-- start --

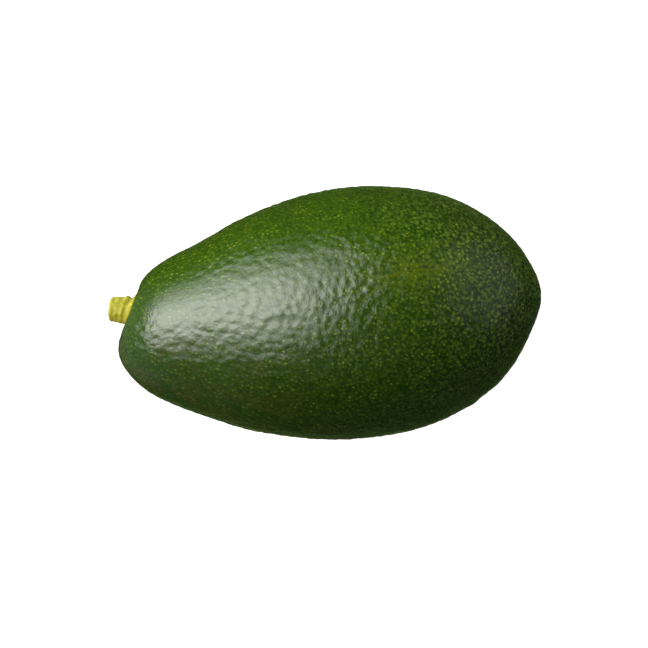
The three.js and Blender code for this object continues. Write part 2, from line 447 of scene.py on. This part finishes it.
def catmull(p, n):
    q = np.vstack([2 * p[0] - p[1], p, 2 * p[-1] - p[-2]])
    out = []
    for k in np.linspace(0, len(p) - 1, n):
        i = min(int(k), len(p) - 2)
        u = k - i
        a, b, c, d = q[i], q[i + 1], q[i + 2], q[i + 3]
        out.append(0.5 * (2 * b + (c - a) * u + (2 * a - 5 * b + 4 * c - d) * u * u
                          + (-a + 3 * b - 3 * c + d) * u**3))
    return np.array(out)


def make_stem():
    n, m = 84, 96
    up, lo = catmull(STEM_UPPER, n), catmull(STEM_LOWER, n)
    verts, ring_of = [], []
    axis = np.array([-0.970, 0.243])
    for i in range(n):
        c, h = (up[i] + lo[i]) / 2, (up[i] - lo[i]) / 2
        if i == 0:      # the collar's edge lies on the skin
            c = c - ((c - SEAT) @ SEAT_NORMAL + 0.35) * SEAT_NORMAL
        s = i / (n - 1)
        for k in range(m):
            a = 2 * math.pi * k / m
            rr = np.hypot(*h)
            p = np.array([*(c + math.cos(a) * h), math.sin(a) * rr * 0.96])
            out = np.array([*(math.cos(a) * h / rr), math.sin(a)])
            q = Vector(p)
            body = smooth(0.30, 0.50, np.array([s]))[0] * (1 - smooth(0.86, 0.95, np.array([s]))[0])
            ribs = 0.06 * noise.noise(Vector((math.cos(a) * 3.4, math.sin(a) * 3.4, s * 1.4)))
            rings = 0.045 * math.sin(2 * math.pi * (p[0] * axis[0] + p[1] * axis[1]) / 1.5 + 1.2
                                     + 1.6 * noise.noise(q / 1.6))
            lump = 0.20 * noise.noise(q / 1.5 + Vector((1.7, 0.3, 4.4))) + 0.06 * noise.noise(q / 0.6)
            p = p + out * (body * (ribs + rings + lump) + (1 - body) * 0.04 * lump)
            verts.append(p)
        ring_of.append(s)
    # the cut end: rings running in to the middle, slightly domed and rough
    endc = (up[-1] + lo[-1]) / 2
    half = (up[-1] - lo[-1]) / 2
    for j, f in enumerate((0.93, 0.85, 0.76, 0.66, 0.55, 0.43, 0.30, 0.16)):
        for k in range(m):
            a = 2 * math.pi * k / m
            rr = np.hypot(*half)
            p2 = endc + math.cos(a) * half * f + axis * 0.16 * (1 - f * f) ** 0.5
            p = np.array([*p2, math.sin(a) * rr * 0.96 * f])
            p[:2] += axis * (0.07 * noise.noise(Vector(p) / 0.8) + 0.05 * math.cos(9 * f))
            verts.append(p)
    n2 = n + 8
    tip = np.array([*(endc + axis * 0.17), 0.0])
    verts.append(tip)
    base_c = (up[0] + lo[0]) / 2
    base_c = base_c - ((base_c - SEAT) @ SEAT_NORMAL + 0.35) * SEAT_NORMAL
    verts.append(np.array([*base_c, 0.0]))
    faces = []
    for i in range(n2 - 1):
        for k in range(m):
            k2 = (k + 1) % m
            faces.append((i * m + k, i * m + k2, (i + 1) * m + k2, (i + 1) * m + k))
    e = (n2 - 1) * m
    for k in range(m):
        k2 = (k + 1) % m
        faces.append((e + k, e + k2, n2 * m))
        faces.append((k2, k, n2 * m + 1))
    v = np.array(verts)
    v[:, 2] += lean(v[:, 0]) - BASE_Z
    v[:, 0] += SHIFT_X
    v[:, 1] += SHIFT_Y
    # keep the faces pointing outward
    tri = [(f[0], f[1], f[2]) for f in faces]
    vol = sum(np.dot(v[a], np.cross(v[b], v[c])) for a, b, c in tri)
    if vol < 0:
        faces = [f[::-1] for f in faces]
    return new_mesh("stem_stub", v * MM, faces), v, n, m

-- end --

SHORT PROBLEM: Return the lines above precisely as they appear, beginning at the first line and ending at the line with "return np.array(out)", and nothing after it.

RESPONSE TO THE TASK:
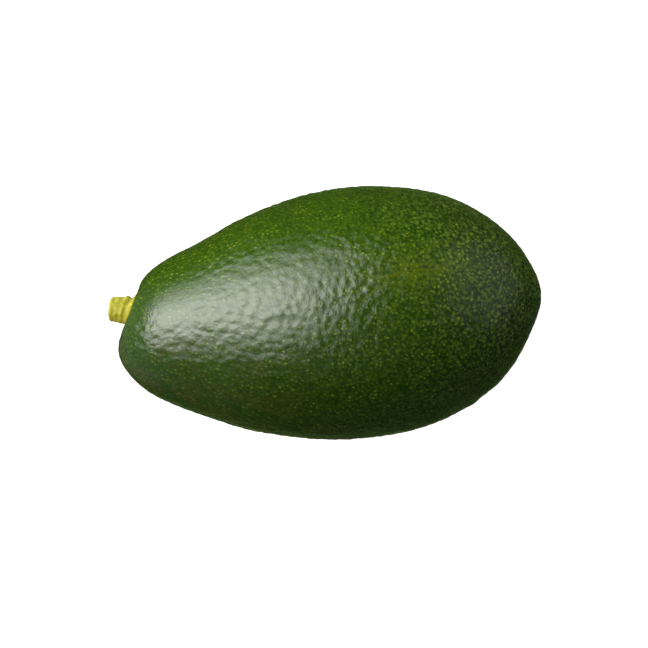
The three.js and Blender code for this object continues. Write part 2, from line 447 of scene.py on. This part finishes it.
def catmull(p, n):
    q = np.vstack([2 * p[0] - p[1], p, 2 * p[-1] - p[-2]])
    out = []
    for k in np.linspace(0, len(p) - 1, n):
        i = min(int(k), len(p) - 2)
        u = k - i
        a, b, c, d = q[i], q[i + 1], q[i + 2], q[i + 3]
        out.append(0.5 * (2 * b + (c - a) * u + (2 * a - 5 * b + 4 * c - d) * u * u
                          + (-a + 3 * b - 3 * c + d) * u**3))
    return np.array(out)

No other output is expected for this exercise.